Amonth after the failed Christina School District referendum in 2019 the school board voted 4–3 to eliminate 63 jobs, with the alternative being bankruptcy and a bid for a state bailout. Some parents gave up hope; a neighbor of mine who had been among the district’s staunch supporters abruptly sold her house and moved her family to suburban Pennsylvania, where public schools are better-funded. Others who could afford it moved their children to private schools, furthering one of the trends that had put the district in tough shape to begin with.
The district and its backers started planning another referendum campaign for 2020, with the stakes now desperate. On the chopping block if they failed again would be not just teacher and staff jobs, but after-school sports, extracurriculars, and a nascent, award-winning magnet-school program. In fact, the school board voted to make all those cuts a month before the referendum in order to balance its budget; only if it passed would they be reversed.

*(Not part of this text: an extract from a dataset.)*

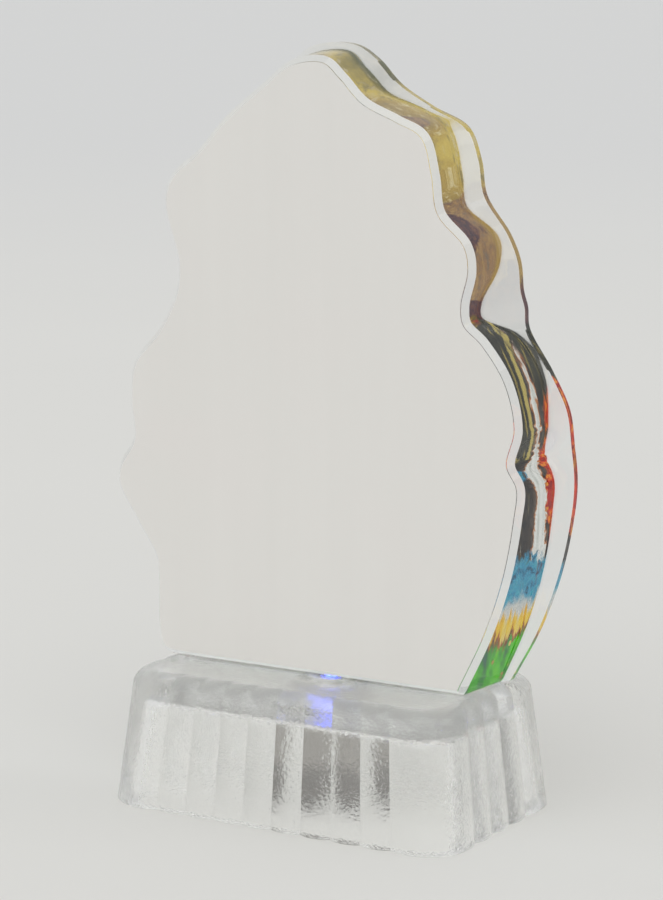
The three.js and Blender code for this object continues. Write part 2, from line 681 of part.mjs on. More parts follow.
// Plate behind the last cell, with a tail up to the board.
function positiveContact() {
  const lowX = POSITIVE_END_X;
  const highX = POSITIVE_END_X + CONTACT_THICKNESS;
  const half = CONTACT_WIDTH / 2;
  const plate = block([lowX, CELL_Y - half, CELL_Z - half], [highX, CELL_Y + half, CELL_Z + half]);
  const tailHalf = CONTACT_TAIL_WIDTH / 2;
  const tail = block([lowX, CELL_Y - tailHalf, CELL_Z], [highX, CELL_Y + tailHalf, BOARD_FOOT_Z]);
  return join(plate, tail);
}

// A small round section for wires.
function wireSection(radius, sides) {
  const points = Array.from({ length: sides }, (_, i) => {
    const angle = (i / sides) * 2 * Math.PI;
    return new THREE.Vector2(radius * Math.cos(angle), radius * Math.sin(angle));
  });
  return new THREE.Shape(points);
}

function wireAlong(path, radius, sides, steps) {
  const options = { steps, bevelEnabled: false, extrudePath: path };
  return new THREE.ExtrudeGeometry(wireSection(radius, sides), options);
}

// Conical spring that presses the cells together, wound from its wide end on the box's wall to its
// narrow end on the first cell's cap, with a tail from the wide end up to the board.
function negativeSpring() {
  const half = SPRING_WIRE / 2;
  const wallX = -UNIT_INSIDE + CONTACT_CLEARANCE + half;
  const capX = NEGATIVE_END_X - CONTACT_CLEARANCE - half;
  const points = [];
  const steps = SPRING_TURNS * SPRING_STEPS_PER_TURN;
  for (let step = 0; step <= steps; step += 1) {
    const part = step / steps;
    const angle = Math.PI / 2 + part * SPRING_TURNS * 2 * Math.PI;
    const radius = SPRING_OUTER_RADIUS + (SPRING_INNER_RADIUS - SPRING_OUTER_RADIUS) * part;
    const y = CELL_Y + radius * Math.cos(angle);
    const z = CELL_Z + radius * Math.sin(angle);
    points.push(new THREE.Vector3(wallX + (capX - wallX) * part, y, z));
  }
  const coil = new THREE.CatmullRomCurve3(points);
  const tail = block(
    [wallX - half, CELL_Y - half, CELL_Z + SPRING_OUTER_RADIUS - half],
    [wallX + half, CELL_Y + half, BOARD_FOOT_Z],
  );
  return join(wireAlong(coil, half, SPRING_SIDES, 2 * steps), tail);
}

function switchBody() {
  const [halfX, halfY] = [SWITCH_LENGTH / 2, SWITCH_WIDTH / 2];
  const topZ = FLOOR_TOP_Z + SWITCH_HEIGHT;
  const can = block([-halfX, SWITCH_Y - halfY, FLOOR_TOP_Z], [halfX, SWITCH_Y + halfY, topZ]);
  const reachX = (KNOB_LENGTH + SWITCH_TRAVEL) / 2 + KNOB_CLEARANCE;
  const reachY = KNOB_FLANGE_WIDTH / 2 + KNOB_CLEARANCE;
  const recess = block(
    [-reachX, SWITCH_Y - reachY, FLOOR_TOP_Z - OVERSHOOT],
    [reachX, SWITCH_Y + reachY, FLOOR_TOP_Z + KNOB_FLANGE_HEIGHT + 2 * KNOB_CLEARANCE],
  );
  const pins = [-1, 0, 1].map((place) => {
    const x = place * LEAD_PITCH;
    const half = PIN_SIDE / 2;
    return block(
      [x - half, SWITCH_Y - half, topZ - OVERSHOOT],
      [x + half, SWITCH_Y + half, topZ + PIN_HEIGHT],
    );
  });
  return join(cut(can, recess), ...pins);
}

// The knob in its ON place. Its flange lies inside the switch, so it can't fall through the slot.
function switchKnob() {
  const x = -SWITCH_TRAVEL / 2;
  const half = KNOB_LENGTH / 2;
  const flangeLowZ = FLOOR_TOP_Z + KNOB_CLEARANCE;
  const flangeHighZ = flangeLowZ + KNOB_FLANGE_HEIGHT;
  const stem = block(
    [x - half, SWITCH_Y - KNOB_WIDTH / 2, UNIT_FOOT_GAP - KNOB_REACH],
    [x + half, SWITCH_Y + KNOB_WIDTH / 2, flangeHighZ],
  );
  const flange = block(
    [x - half, SWITCH_Y - KNOB_FLANGE_WIDTH / 2, flangeLowZ],
    [x + half, SWITCH_Y + KNOB_FLANGE_WIDTH / 2, flangeHighZ],
  );
  return join(stem, flange);
}

// A wire from one of the switch's pins up to the board, bowed to the rear.
function switchWire(place) {
  const lowZ = FLOOR_TOP_Z + SWITCH_HEIGHT + PIN_HEIGHT + WIRE_GAP;
  const highZ = BOARD_FOOT_Z - WIRE_GAP;
  const x = place * LEAD_PITCH;
  const points = WIRE_MARKS.map((part) => {
    const bow = WIRE_BOW * Math.sin(Math.PI * part) ** 2;
    return new THREE.Vector3(x, SWITCH_Y + bow, lowZ + (highZ - lowZ) * part);
  });
  return wireAlong(new THREE.CatmullRomCurve3(points), WIRE_RADIUS, WIRE_SIDES, WIRE_STEPS);
}

// Adds a named piece to its group.
function addPiece(group, name, geometry, finish, place = [0, 0, 0]) {
  const piece = new THREE.Mesh(geometry, new THREE.MeshStandardMaterial(finish));
  piece.name = name;
  piece.position.set(...place);
  group.add(piece);
}

const frame = new THREE.Group();

const plaque = new THREE.Group();
addPiece(plaque, "glass_plaque", glassPlaque(), CLEAR_GLASS);
const printRearY = PLAQUE_REAR_Y + PRINT_THICKNESS;
addPiece(plaque, "picture_print", rearFilm(PLAQUE_REAR_Y, printRearY), PICTURE_INK);
addPiece(plaque, "backing_film", rearFilm(printRearY, printRearY + BACKING_THICKNESS), WHITE_FILM);
addPiece(plaque, "plaque_glue", plaqueGlue(), CLEAR_GLUE);
frame.add(plaque);

addPiece(frame, "base_shell", baseShell(), CLEAR_PLASTIC);

const lightUnit = new THREE.Group();
addPiece(lightUnit, "mounting_tape", mountingTape(), FOAM_TAPE);
addPiece(lightUnit, "unit_case_top", unitCaseTop(), GREY_ABS);
addPiece(lightUnit, "battery_box", batteryBox(), DARK_ABS);
addPiece(lightUnit, "battery_door", batteryDoor(), DARK_ABS);
addPiece(lightUnit, "circuit_board", circuitBoard(), BOARD_GREEN);
addPiece(lightUnit, "led_bulb", ledBulb(), BLUE_EPOXY, [0, 0, BOARD_TOP_Z]);
addPiece(lightUnit, "led_anode_lead", lead(1, LEAD_TAIL), TINNED_STEEL);
addPiece(lightUnit, "led_cathode_lead", lead(-1, LEAD_TAIL), TINNED_STEEL);
addPiece(lightUnit, "resistor", resistor(), RESISTOR_BEIGE, [0, BAY_REAR_Y, RESISTOR_Z]);
for (let i = 0; i < CELL_COUNT; i += 1) {
  const place = [POSITIVE_END_X - i * CELL_THICKNESS, CELL_Y, CELL_Z];
  addPiece(lightUnit, `button_cell_${i + 1}`, buttonCell(), CELL_STEEL, place);
}
addPiece(lightUnit, "positive_contact", positiveContact(), TINNED_STEEL);
addPiece(lightUnit, "negative_spring", negativeSpring(), TINNED_STEEL);
addPiece(lightUnit, "switch_body", switchBody(), TINNED_STEEL);
addPiece(lightUnit, "switch_knob", switchKnob(), BLACK_PLASTIC);
addPiece(lightUnit, "switch_wire_red", switchWire(-1), RED_WIRE);
addPiece(lightUnit, "switch_wire_black", switchWire(0), BLACK_WIRE);
frame.add(lightUnit);

export default frame;
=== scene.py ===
# Looks of the illuminated glass picture frame. Metres, +Z up. The picture is looked at from -Y, and
# its white backing faces +Y. Named sizes are in millimetres and named angles in degrees, unless
# their comment says otherwise. The distance of a bump is in metres.
import math

import bpy
from mathutils import Matrix, Vector, noise


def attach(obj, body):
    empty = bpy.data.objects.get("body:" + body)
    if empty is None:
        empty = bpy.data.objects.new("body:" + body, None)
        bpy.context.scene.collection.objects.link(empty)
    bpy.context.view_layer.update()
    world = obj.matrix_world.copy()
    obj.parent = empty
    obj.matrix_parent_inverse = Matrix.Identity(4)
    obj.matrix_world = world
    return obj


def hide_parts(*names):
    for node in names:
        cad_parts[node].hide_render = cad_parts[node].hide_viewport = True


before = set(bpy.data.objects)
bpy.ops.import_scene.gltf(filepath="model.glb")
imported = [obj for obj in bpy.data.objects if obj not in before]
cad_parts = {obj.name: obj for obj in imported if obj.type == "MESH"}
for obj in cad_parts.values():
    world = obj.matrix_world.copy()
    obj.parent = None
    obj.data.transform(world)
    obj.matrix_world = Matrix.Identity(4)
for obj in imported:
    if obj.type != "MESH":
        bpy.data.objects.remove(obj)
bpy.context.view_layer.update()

MM = 0.001

# Base
BASE_WIDTH, BASE_DEPTH, BASE_HEIGHT = 95, 58.4, 32.8
BASE_DRAFT = 3.7
BASE_CORNER_RADIUS = 10
BASE_TOP_RADIUS = 3.5
BASE_FOOT_CHAMFER = 0.8
BASE_WALL = 5
CEILING_Z = 25
CAVITY_CORNER_RADIUS = 6
CAVITY_TOP_RADIUS = 1.6
LONG_SIDE_FLUTES, SHORT_SIDE_FLUTES = 8, 3
LONG_SIDE_FLAT, SHORT_SIDE_FLAT = 1.1, 2.2
FLUTE_DEPTH = 1.15
FLUTE_STEPS = 16
CORNER_STEPS = 28
POCKET_RADIUS, POCKET_TOP_Z = 6.2, 29.4
DENT_DEPTH, FOOT_DENT_DEPTH, CAVITY_DENT_DEPTH = 0.07, 0.05, 0.015
TOP_RINGS, SIDE_RINGS, CHAMFER_RINGS = 8, 42, 3
CAVITY_RINGS, ROOF_ROUND_RINGS, POCKET_RINGS = 25, 6, 5
TOP_SHARES = (0.2, 0.5, 0.75, 0.9, 0.96)
RIM_SHARES = (0.3, 0.7, 1)
ROOF_SHARES = (0.25, 0.5, 0.75, 1)
POCKET_ROOF_RADII = (4.5, 2.5, 1)
BASE_SHARP_ANGLE, PLAIN_SHARP_ANGLE = 38, 30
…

This time, their strategy included arming supporters with facts and counter-arguments to post whenever they encountered criticism on their respective Nextdoor networks around the district. “There was definitely more of a cohesive effort to provide talking points to community activists,” said Claire O’Neal, a parent who won appointment to the school board later that year. “It so happened that Nextdoor was one of the places where misinformation was being spread.”

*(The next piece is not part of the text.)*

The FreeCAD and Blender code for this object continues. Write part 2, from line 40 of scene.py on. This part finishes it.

As the special election approached, something unexpected happened: Nextdoor threads 50 and 100 replies long dug deep into the district’s finances, its budget, administrator salaries, and what the consequences might be if the referendum passed or failed. Unlike the year before, the district’s supporters seemed to outnumber its detractors. The discussions were among the hottest topics on Newark-area Nextdoor networks, making what would typically be a low-turnout election feel like a high-stakes event, the topic everyone was talking about.

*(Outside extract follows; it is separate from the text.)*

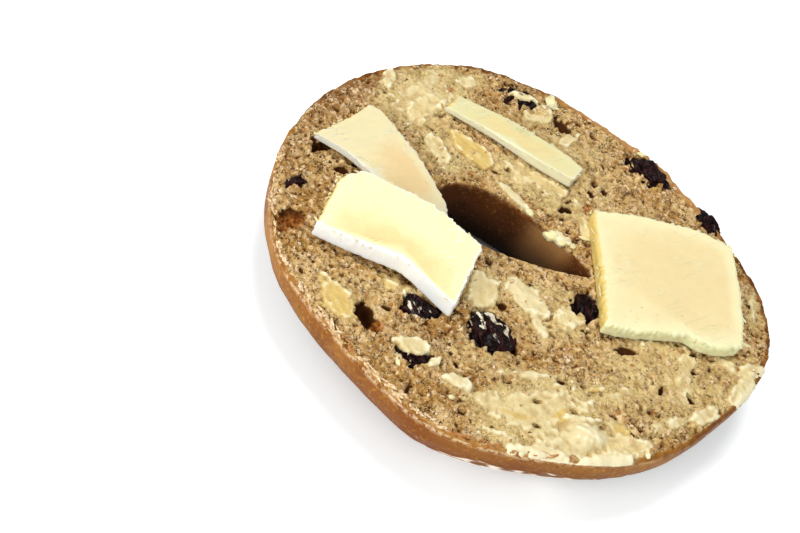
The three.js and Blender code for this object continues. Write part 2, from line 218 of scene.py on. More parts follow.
class Noise:
    """Smooth noise, about -1 to 1, in three dimensions."""

    def __init__(self, seed):
        rng = np.random.default_rng(seed)
        self.order = rng.permutation(256)
        self.slopes = unit(rng.normal(size=(256, 3)))

    def __call__(self, points, size):
        scaled = np.asarray(points, float) / size
        cell = np.floor(scaled).astype(int)
        inside = scaled - cell
        ease = inside**3 * (inside * (inside * 6 - 15) + 10)
        total = np.zeros(scaled.shape[:-1])
        for corner in itertools.product((0, 1), repeat=3):
            at = (cell + corner) & 255
            key = self.order[(self.order[at[..., 0]] + at[..., 1]) & 255]
            key = self.order[(key + at[..., 2]) & 255]
            slope = np.einsum("...i,...i->...", self.slopes[key], inside - corner)
            weight = np.prod(np.where(corner, ease, 1 - ease), axis=-1)
            total += weight * slope
        return 1.6 * total


# ---- A plan of the cut face, as arrays ----

CELL = 0.2
HALF = 64.0
ticks = np.arange(-HALF, HALF, CELL)
PLAN_X, PLAN_Y = np.meshgrid(ticks, ticks, indexing="ij")
PLAN = np.stack([PLAN_X, PLAN_Y, np.zeros_like(PLAN_X)], -1)


def sample(plan, x, y):
    """The plan's value at each place, between its cells."""
    u = np.clip((x + HALF) / CELL, 0, len(ticks) - 1.001)
    v = np.clip((y + HALF) / CELL, 0, len(ticks) - 1.001)
    i, j = u.astype(int), v.astype(int)
    u, v = u - i, v - j
    low = plan[i, j] * (1 - u) + plan[i + 1, j] * u
    high = plan[i, j + 1] * (1 - u) + plan[i + 1, j + 1] * u
    return low * (1 - v) + high * v


def window(x, y, long, wide, degrees, reach):
    """The plan round an oval: its cells, how far each is along and across the oval, and how far out.

    The oval's edge is 1 out. The window reaches to this many lengths from its middle.
    """
    low = [max(0, int((c - reach * long + HALF) / CELL)) for c in (x, y)]
    high = [int((c + reach * long + HALF) / CELL) + 2 for c in (x, y)]
    part = (slice(low[0], high[0]), slice(low[1], high[1]))
    dx, dy, turn = PLAN_X[part] - x, PLAN_Y[part] - y, math.radians(degrees)
    along, across = dx * math.cos(turn) + dy * math.sin(turn), dy * math.cos(turn) - dx * math.sin(turn)
    return part, along, across, 2 * np.hypot(along / long, across / wide)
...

On election day, June 9, polling places had lines out the door — a rarity for a single-issue local election. Turnout was unprecedented, nearly doubling that of 2019. And the result was a landslide: Some 70% of voters approved all four funding requests, with more people voting “yes” than the total number who had voted the year before. Suddenly, the district’s future looked hopeful again.
Exactly what role Nextdoor played in that dramatic turnaround is hard to disentangle. The option to vote by mail due to Covid-19 may have helped; the sense of urgency for the district certainly did. O’Neal believes the informal Nextdoor information campaign made a difference. “I do think it was a factor in its passing,” she told me. The lesson for the district, and other public agencies, she believes, is that they can no longer win the battle of public opinion on their own. They have to actively enlist advocates in the community to wage it on their behalf on Nextdoor and other hyperlocal online networks.
“It just requires more of individual citizens,” O’Neal said. “It’s a lot more work because there’s just so much information out there, and it’s up to you to decide what’s right and what’s wrong. There’s a part of that that’s beautiful, and there’s a part of that that’s really scary.”